Ainsi plus de 50 corps ont été découverts en mars près de la base militaire russe de Khankala, a Grozny. Les dix-sept corps identifiés sont ceux de civils arrêtés par les forces fédérales russes depuis l’été 2000, victimes d’exécutions sommaires et de tortures. La manière dont les autorités russes ont tenté de camoufler la responsabilité de l’armée et l’enterrement rapide des corps interdisant toute enquête sérieuse sont une marque supplémentaire que les promesses en terme de justice n’ont pas été tenues.

La procurature, seul organe russe habilité à enquêter et à poursuivre les auteurs des crimes commis par les forces russes, a initié 60 affaires criminelles pour des crimes contre la population civile, dont 20 pour meurtres. L’écart très significatif entre les plaintes déposées pour violations des droits de l’Homme par les forces russes et le nombre d’affaires effectivement examinées par la justice a été déploré par Lord Judd lors d’une visite au mois de mars en Russie. Le fait que lors de cette visite le procureur général Vladimir Ustinov a refusé à l’Assemblée Parlementaire du Conseil de l’Europe toute implication éventuelle en matière de justice en mentionnant que ses services n’avaient pas besoin d’aide montre par ailleurs de quelle manière les autorités russes envisagent la coopération avec le Conseil de l’Europe.
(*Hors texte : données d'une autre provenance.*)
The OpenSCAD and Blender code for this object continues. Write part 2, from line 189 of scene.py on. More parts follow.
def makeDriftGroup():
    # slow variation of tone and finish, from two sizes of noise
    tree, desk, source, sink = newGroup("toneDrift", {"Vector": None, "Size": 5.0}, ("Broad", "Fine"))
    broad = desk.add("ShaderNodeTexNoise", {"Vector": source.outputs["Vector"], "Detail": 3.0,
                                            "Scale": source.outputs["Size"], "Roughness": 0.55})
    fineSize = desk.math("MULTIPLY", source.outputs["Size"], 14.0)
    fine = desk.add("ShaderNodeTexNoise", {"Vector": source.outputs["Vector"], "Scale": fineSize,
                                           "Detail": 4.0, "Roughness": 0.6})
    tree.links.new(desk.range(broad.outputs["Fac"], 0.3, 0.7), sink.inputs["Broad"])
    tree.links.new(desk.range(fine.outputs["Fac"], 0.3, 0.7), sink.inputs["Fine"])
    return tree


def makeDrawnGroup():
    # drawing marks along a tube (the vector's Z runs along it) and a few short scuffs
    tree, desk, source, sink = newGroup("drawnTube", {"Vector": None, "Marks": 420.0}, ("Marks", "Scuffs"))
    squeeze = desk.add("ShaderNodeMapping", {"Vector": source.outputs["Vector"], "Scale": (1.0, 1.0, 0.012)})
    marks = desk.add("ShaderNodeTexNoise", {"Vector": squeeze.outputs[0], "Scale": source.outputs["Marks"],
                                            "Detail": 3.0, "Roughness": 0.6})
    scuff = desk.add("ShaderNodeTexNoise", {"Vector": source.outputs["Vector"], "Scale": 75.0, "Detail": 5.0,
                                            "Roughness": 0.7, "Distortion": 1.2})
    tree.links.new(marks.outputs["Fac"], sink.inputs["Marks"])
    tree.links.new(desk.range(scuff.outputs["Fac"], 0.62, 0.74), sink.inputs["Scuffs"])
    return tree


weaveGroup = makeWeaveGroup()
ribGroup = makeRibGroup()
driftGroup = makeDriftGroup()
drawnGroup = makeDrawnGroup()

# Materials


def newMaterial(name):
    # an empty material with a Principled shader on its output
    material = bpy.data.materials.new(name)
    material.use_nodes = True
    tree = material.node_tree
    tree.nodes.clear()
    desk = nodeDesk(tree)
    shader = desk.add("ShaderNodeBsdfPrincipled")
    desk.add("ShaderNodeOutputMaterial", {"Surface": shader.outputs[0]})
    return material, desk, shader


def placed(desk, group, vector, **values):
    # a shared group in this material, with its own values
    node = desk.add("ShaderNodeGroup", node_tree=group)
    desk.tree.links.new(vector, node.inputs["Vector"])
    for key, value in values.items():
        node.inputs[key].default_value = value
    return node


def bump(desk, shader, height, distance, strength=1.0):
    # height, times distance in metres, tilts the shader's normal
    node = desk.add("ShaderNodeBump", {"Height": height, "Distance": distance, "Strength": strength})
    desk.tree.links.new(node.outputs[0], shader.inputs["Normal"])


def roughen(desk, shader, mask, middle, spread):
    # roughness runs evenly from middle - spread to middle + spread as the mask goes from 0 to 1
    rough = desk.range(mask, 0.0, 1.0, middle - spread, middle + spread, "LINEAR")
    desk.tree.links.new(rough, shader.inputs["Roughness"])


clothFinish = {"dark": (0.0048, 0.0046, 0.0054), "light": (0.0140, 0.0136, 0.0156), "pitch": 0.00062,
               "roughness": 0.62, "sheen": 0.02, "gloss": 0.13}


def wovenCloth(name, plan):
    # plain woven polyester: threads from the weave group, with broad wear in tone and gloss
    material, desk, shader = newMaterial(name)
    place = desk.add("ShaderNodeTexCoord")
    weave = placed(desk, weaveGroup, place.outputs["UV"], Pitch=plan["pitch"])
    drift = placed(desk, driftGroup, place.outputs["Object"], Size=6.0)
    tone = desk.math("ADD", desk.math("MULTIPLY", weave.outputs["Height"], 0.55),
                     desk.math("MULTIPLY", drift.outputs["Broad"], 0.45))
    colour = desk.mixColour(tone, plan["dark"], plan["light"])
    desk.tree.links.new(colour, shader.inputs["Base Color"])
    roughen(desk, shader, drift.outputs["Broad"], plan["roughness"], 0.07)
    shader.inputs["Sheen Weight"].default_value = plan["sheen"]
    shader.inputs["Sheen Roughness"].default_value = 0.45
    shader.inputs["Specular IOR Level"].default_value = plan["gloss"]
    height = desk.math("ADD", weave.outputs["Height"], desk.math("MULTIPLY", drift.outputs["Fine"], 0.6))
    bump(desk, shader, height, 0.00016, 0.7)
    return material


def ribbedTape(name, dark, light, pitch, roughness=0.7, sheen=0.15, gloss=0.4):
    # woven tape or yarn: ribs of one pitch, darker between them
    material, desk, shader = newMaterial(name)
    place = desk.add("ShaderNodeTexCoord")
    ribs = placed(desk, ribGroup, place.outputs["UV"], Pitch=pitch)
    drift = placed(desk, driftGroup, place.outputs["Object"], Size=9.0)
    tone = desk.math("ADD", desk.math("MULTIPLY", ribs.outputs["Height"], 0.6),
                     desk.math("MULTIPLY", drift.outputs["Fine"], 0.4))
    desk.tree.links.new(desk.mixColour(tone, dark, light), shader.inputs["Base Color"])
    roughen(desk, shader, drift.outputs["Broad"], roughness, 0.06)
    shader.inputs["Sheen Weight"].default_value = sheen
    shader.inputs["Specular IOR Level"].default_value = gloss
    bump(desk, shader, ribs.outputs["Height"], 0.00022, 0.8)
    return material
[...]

En outre, force est de constater que le bureau de V. Kalamanov, représentant présidentiel pour les droits de l’Homme en Tchétchénie, n’a ni mandat clair, ni compétences juridiques. La manière dont celui-ci a contrôlé l’existence des fosses-prisons illégales près de la base militaire russe de Khatouni (sud) est exemplaire : après avoir prévenu à l’avance de son arrivée, il a trouvé les cinq fosses sans prisonniers, s’est déclaré satisfait des explications fournies par les militaires et a renvoyé l’affaire devant la procurature. En conséquence, l’activité du bureau de Kalamanov assisté des trois experts du Conseil de l’Europe depuis près d’un an, n’a concouru ni au jugement des crimes commis, ni à une quelconque significative amélioration de la situation des droits de l’Homme.
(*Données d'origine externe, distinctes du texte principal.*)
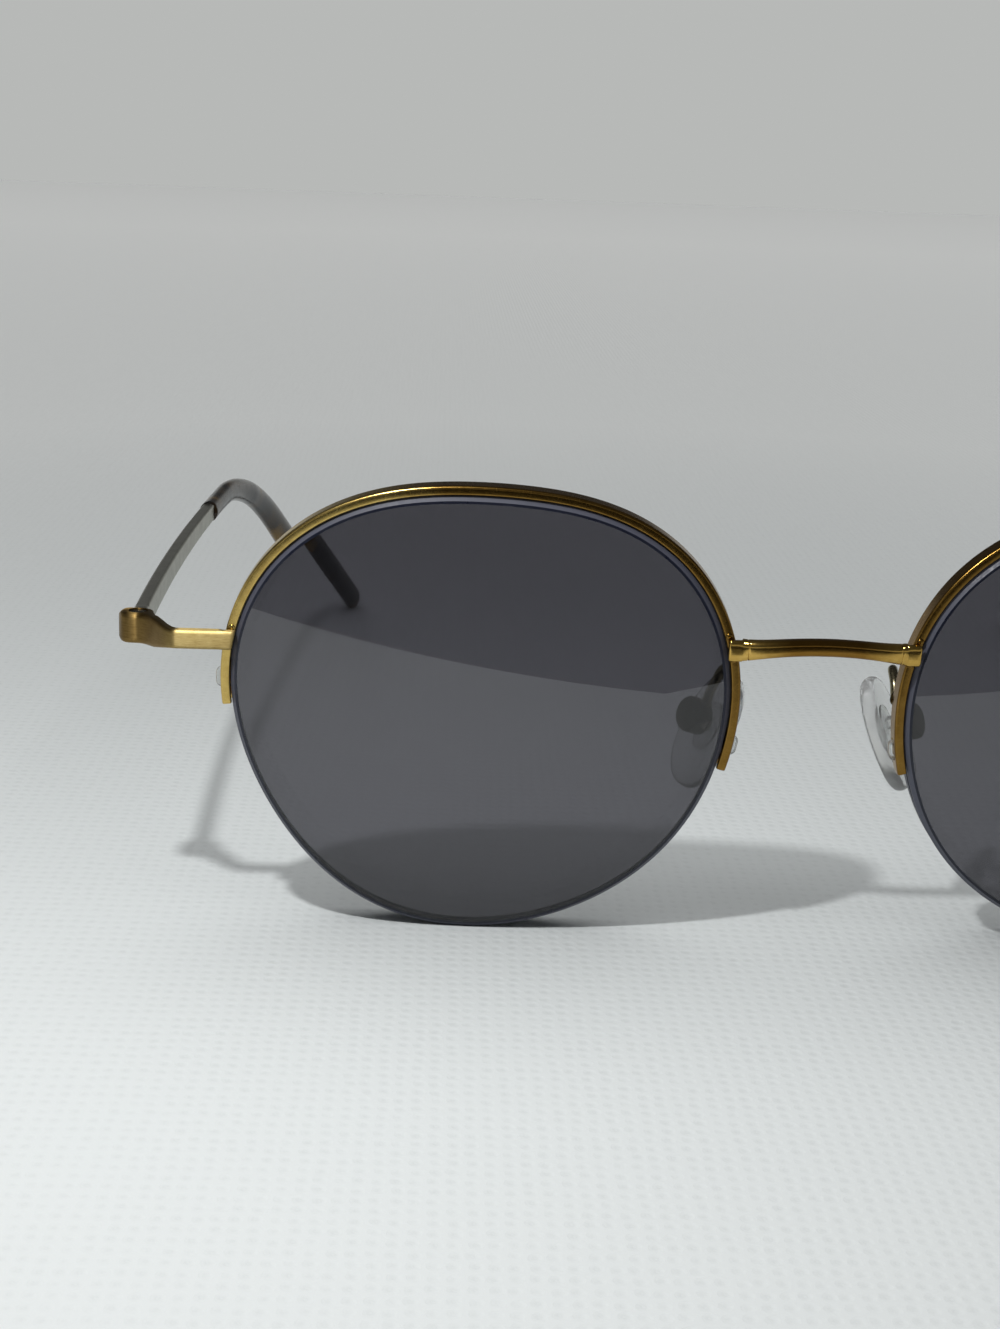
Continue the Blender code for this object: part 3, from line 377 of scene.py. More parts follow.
antique_gold = brushed_metal("antique_gold", ((0.38, 0.24, 0.06), (0.61, 0.435, 0.135), (0.78, 0.59, 0.21)),
                             roughness=(0.20, 0.29), marks=(26.0, 1.4), patina=700, spreads=0.25,
                             darkened=(44.0, 38.0, (0.40, 0.32, 0.23)))
rim_half, channel_half, channel_floor = RIM_DEPTH / 2, CHANNEL_WIDTH / 2, RIM_GAP + CHANNEL_DEPTH
rim = outline_of([
    (RIM_GAP, -rim_half), (RIM_GAP, -channel_half), (channel_floor, -channel_half),
    (channel_floor, channel_half), (RIM_GAP, channel_half), (RIM_GAP, rim_half), (RIM_OUTER, rim_half),
    (RIM_OUTER, -rim_half),
], RIM_ROUNDING, 5, rounded=(6, 7))
lips = [v for v in rim.verts if abs(v.co.x - RIM_GAP) < 1e-4 and abs(abs(v.co.y) - rim_half) < 1e-4]
bmesh.ops.bevel(rim, geom=lips, offset=LIP_ROUNDING, segments=4, profile=0.5, affect="VERTICES", material=-1)
rim_angles = [RIM_START + (RIM_END - RIM_START) * step / RIM_STEPS for step in range(RIM_STEPS + 1)]
rim = draw_wire(rim, [edge_place(angle) for angle in rim_angles], end_rounding=0.09)
nasal_holes = [RIM_START + turn_for(RIM_START, HOLE_FROM_END + step) for step in (0, HOLE_SPACING)]
temporal_holes = [RIM_END - turn_for(RIM_END, HOLE_FROM_END + step) for step in (0, HOLE_SPACING)]
# A countersink keeps the drilled edge from cutting the cord. It is cut together with the hole, because a
# second cut through the same edges sometimes leaves a gap.
drill_steps = [(RIM_GAP, HOLE_RADIUS), (RIM_OUTER - SINK_DEPTH, HOLE_RADIUS),
               (RIM_OUTER + SINK_DEPTH, HOLE_RADIUS + SINK_FLARE)]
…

Par ailleurs, il faut que rappeler que les combattants tchétchènes se sont rendus coupables au cours de ce conflit de violations des droits de l’Homme : protection insuffisante de la population civile, mort de civils lors d’attaques dirigées contre les militaires russes, attaques contre des membres de l’administration tchétchène, mauvais traitements et exécutions de prisonniers de guerre. Cependant, ces violations ne peuvent pas être assimilées aux violences commises par les forces russes, tant le caractère généralisé et systématique de celles-ci est avéré.
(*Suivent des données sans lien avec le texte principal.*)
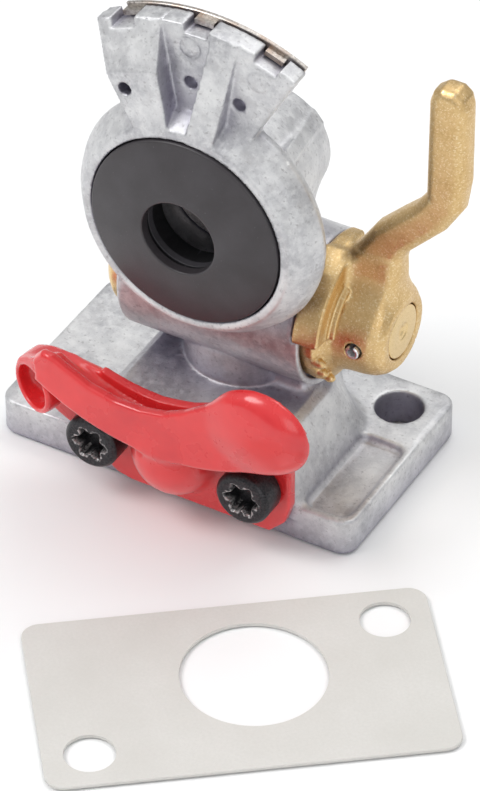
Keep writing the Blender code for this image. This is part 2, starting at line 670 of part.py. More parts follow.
def make_claw(mat):
    claw = claw_plate()
    lobe = ellipsoid("lobe", (28.2, -36.4, 38.0), (11.6, 5.0, 10.4))
    trim = prism("trim", [(-60.0, -20.0), (60.0, -20.0), (60.0, 70.0), (-60.0, 70.0)],
                 "Y", CLAW_BACK, 5.0)
    open_end = prism("open_end", [(CLAW_RIGHT, -5.0), (60.0, -5.0), (60.0, 60.0),
                                  (CLAW_RIGHT, 60.0)], "Y", CHANNEL_FRONT, CHANNEL_BACK)
    combine(claw, [claw_front_wall(), claw_floor(), claw_chin(), lobe, claw_hood(),
                   claw_roof()], "UNION")
    cutters = [claw_channel_space(), open_end, trim]
    for x in SCREW_X:
        centre = (x, 0.0, SCREW_Z)
        cutters.append(rod("clearance", SCREW_RADIUS + 0.5, "Y", centre, -40.0, -20.0, 20))
        cutters.append(rod("head_room", 7.2, "Y", centre, -50.0, CLAW_BACK - CLAW_PLATE, 28))
    combine(claw, cutters, "DIFFERENCE")
    claw.name = "claw"
    return finish(claw, mat)


def make_claw_screw(name, x, mat):
    """M8 cap screw with a six-lobed socket."""
    seat = CLAW_BACK - CLAW_PLATE - GAP
    head_front = seat - SCREW_HEAD
    centre = (x, 0.0, SCREW_Z)
    profile = [(0.0, head_front), (SCREW_HEAD_RADIUS - 0.8, head_front),
               (SCREW_HEAD_RADIUS, head_front + 0.8), (SCREW_HEAD_RADIUS, seat),
               (SCREW_RADIUS, seat), (SCREW_RADIUS, FRONT_Y + SCREW_REACH - 0.8),
               (SCREW_RADIUS - 0.8, FRONT_Y + SCREW_REACH), (0.0, FRONT_Y + SCREW_REACH)]
    screw = turned(name, profile, "Y", centre, 28)
    lobes = []
    for k in range(24):
        angle = 2 * math.pi * k / 24
        radius = 3.4 + 0.55 * math.cos(6 * angle)
        lobes.append((x + radius * math.cos(angle), SCREW_Z + radius * math.sin(angle)))
    socket = prism("socket", lobes, "Y", head_front - 1.0, head_front + 3.6)
    combine(screw, [socket], "DIFFERENCE")
    return finish(screw, mat)


# ---- gasket -------------------------------------------------------------------------
def make_gasket(mat):
    """Loose flange gasket, lying flat in front of the fitting."""
    half_x, half_y = GASKET_LENGTH / 2, BASE_WIDTH / 2
    outline = rounded_rectangle(-half_x, half_x, -half_y, half_y, [BASE_CORNER] * 4)
    gasket = prism("gasket", outline, "Z", 0.0, GASKET_THICK)
    cutters = [rod("port", GASKET_PORT_RADIUS, "Z", (PORT_X, PORT_Y, 0.0), -1.0, 2.0, 40)]
    for side in (1, -1):
        centre = (side * BOLT_X, side * BOLT_Y, 0.0)
        cutters.append(rod("bolt_hole", BOLT_RADIUS, "Z", centre, -1.0, 2.0, 32))
    combine(gasket, cutters, "DIFFERENCE")
    finish(gasket, mat, smooth=False)
    gasket.rotation_euler = (0.0, 0.0, math.radians(GASKET_TURN))
    gasket.location = Vector((GASKET_X, GASKET_Y, 0.0)) * MM
    return gasket


def move_to_frame():
    """Shift every unparented piece so that the frame's origin is at zero."""
    shift = Vector((-ORIGIN_X, -ORIGIN_Y, 0.0)) * MM
    for obj in bpy.data.objects:
        if obj.parent is None:
            obj.location = obj.location + shift


def build():
    clear_scene()
    aluminium = material("cast_aluminium", (0.62, 0.62, 0.63), 0.42, 0.9)
    brass = material("cast_brass", (0.62, 0.43, 0.20), 0.45, 0.9)
    turned_brass = material("turned_brass", (0.70, 0.52, 0.26), 0.3, 1.0)
    red = material("red_paint", (0.75, 0.03, 0.03), 0.35, 0.0)
    black_steel = material("black_steel", (0.03, 0.03, 0.035), 0.35, 0.6)
    steel = material("spring_steel", (0.45, 0.42, 0.38), 0.35, 1.0)
    rubber = material("black_rubber", (0.03, 0.028, 0.03), 0.5, 0.0)
    plastic = material("black_plastic", (0.02, 0.02, 0.02), 0.4, 0.0)
    paper = material("gasket_board", (0.72, 0.69, 0.65), 0.7, 0.0)

    make_housing(aluminium)
    make_wear_plate(steel)
    make_face_seal(rubber)
    make_seal_ring(plastic)
    make_strainer(plastic)
    make_strainer_clip(steel)

    pivot = (HUB_END, COCK_Y, COCK_Z)
    plug = make_plug(turned_brass, pivot)
    pieces = make_plug_rings(rubber, pivot)
    pieces += [make_handle(brass, pivot), make_roll_pin(steel, pivot)]
    for piece in pieces:
        piece.parent = plug
        piece.location = (0.0, 0.0, 0.0)
    make_thrust_washer(plastic)
    make_end_cap(turned_brass)
    make_cap_ring(rubber)
    make_spring(steel)

    make_claw(red)
    for name, x in zip(("claw_screw_left", "claw_screw_right"), SCREW_X):
        make_claw_screw(name, x, black_steel)
    make_gasket(paper)
    move_to_frame()


build()
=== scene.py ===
"""Looks of the coupling head: cast pieces as smooth solids of distance fields, turned pieces
as fine lathe meshes, and procedural materials.  Sizes are millimetres until place()."""
import math

import bmesh
import bpy
import numpy as np
import openvdb as vdb
from mathutils import Matrix, Vector

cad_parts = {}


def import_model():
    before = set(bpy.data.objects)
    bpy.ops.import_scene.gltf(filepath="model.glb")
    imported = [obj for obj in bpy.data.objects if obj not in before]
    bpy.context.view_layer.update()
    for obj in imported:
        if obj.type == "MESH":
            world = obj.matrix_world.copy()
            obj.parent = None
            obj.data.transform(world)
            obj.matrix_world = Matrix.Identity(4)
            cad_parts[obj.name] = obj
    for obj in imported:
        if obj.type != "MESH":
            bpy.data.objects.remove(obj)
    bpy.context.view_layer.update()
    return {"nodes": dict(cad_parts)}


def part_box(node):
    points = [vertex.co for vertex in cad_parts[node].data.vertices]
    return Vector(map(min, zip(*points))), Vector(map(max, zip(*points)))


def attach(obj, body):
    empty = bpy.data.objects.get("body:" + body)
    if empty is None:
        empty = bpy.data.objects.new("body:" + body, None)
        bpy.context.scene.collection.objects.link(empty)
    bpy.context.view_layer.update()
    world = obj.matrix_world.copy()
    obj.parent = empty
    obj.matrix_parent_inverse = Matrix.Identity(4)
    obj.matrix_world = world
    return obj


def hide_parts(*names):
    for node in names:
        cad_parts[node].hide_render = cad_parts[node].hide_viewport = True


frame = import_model()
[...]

Considérant qu’aucune amélioration n’a pu être constatée dans le domaine des droits de l’Homme en Tchétchénie, et que la Russie n’a rempli aucune des exigences essentielles posées par le conseil de l’Europe depuis janvier 2000,
Considérant l’ampleur des crimes commis, l’impunité dont bénéficient leurs auteurs, et le fait que la responsabilité de ces crimes remonte au plus haut niveau de l’Etat russe, et en particulier au Président V. Poutine,

La Fédération internationale des ligues des droits de l’Homme demande

A l’Assemblée parlementaire du conseil de l’Europe :
 de mettre a l’ordre du jour de sa session d’avril, en urgence, la question de la Tchétchénie
 de demander au Comité des ministres du Conseil de l’Europe d’entreprendre au plus vite des démarches aux fins de suspension de la Russie du Conseil de l’Europe, tant que les conditions d’un respect effectif de la Convention européenne de sauvegarde des droits de l’Homme et des libertés fondamentales n’auront pas été réunies ;
 comme première étape de cette suspension, de priver immédiatement la délégation russe de son droit de vote

Aux Etats membres du Conseil de l’Europe
 d’initier une requête inter-étatique contre la Russie, pour manquement à ses engagements en termes de droits de l’Homme, procédure prévue a l’article 24 de la Convention européenne de sauvegarde des droits de l’Homme et des libertés fondamentales.